── STORED DATA

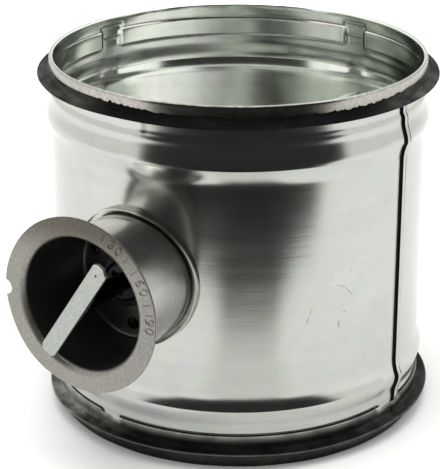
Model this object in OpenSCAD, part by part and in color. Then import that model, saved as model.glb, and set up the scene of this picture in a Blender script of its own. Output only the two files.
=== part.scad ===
// Manual regulating damper for a round sheet-metal duct.
// Origin: duct axis, in the plane of the lower rim. +Z runs up the duct,
// the handle collar points along -Y, the lock seam of the shell is on +X.
// All sizes are in millimetres.

/* [Duct shell] */
// Outside diameter of the plain duct wall
duct_d = 159; // [158:0.5:160]
// Overall length from rim to rim
duct_l = 155.3; // [154:0.1:162]
// Thickness of the shell sheet
sheet_t = 0.6; // [0.5:0.05:0.65]
// Length of the sunk seat for the lip seal at each end
seat_l = 14; // [13:0.5:15]
// Depth of that seat below the duct wall
seat_depth = 1.05; // [1:0.05:1.1]
// Length of the folded hem that grips the seal
hem_l = 5; // [4.5:0.1:5.2]
// How far the stop bead stands out of the wall
bead_rise = 1.8; // [1.2:0.1:2.2]
// Distance of the bead's crest from the rim
bead_pos = 25.6; // [24:0.1:27]
// Width of the raised lock seam
seam_w = 3.2; // [2.5:0.1:5]
// Height of the lock seam above the wall
seam_h = 1.3; // [0.8:0.1:1.6]

/* [Lip seals] */
// Outside diameter over the free lip
lip_d = 169.4; // [167:0.2:170]
// Distance of the lip's edge from the rim
lip_pos = 7.6; // [7.2:0.1:8]
// End of the lower seal's flat band, from the rim
band_l = 13.4; // [9:0.1:13.6]

/* [Handle collar] */
// Height of the collar's axis above the lower rim
collar_z = 79.8; // [78:0.1:80]
// Distance of the flange face from the duct axis
flange_y = 114.5; // [112:0.5:116]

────

[TASK DETAILS]:
Copy out the full material exactly as it appears.

[REPLY]:
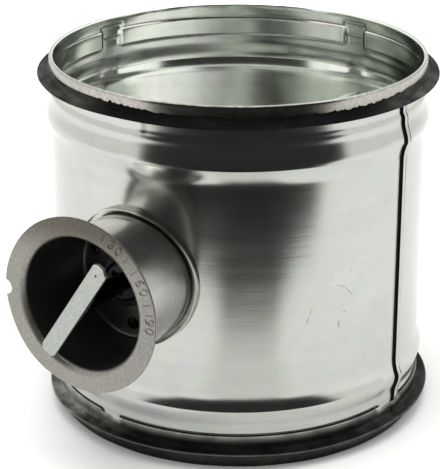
Model this object in OpenSCAD, part by part and in color. Then import that model, saved as model.glb, and set up the scene of this picture in a Blender script of its own. Output only the two files.
=== part.scad ===
// Manual regulating damper for a round sheet-metal duct.
// Origin: duct axis, in the plane of the lower rim. +Z runs up the duct,
// the handle collar points along -Y, the lock seam of the shell is on +X.
// All sizes are in millimetres.

/* [Duct shell] */
// Outside diameter of the plain duct wall
duct_d = 159; // [158:0.5:160]
// Overall length from rim to rim
duct_l = 155.3; // [154:0.1:162]
// Thickness of the shell sheet
sheet_t = 0.6; // [0.5:0.05:0.65]
// Length of the sunk seat for the lip seal at each end
seat_l = 14; // [13:0.5:15]
// Depth of that seat below the duct wall
seat_depth = 1.05; // [1:0.05:1.1]
// Length of the folded hem that grips the seal
hem_l = 5; // [4.5:0.1:5.2]
// How far the stop bead stands out of the wall
bead_rise = 1.8; // [1.2:0.1:2.2]
// Distance of the bead's crest from the rim
bead_pos = 25.6; // [24:0.1:27]
// Width of the raised lock seam
seam_w = 3.2; // [2.5:0.1:5]
// Height of the lock seam above the wall
seam_h = 1.3; // [0.8:0.1:1.6]

/* [Lip seals] */
// Outside diameter over the free lip
lip_d = 169.4; // [167:0.2:170]
// Distance of the lip's edge from the rim
lip_pos = 7.6; // [7.2:0.1:8]
// End of the lower seal's flat band, from the rim
band_l = 13.4; // [9:0.1:13.6]

/* [Handle collar] */
// Height of the collar's axis above the lower rim
collar_z = 79.8; // [78:0.1:80]
// Distance of the flange face from the duct axis
flange_y = 114.5; // [112:0.5:116]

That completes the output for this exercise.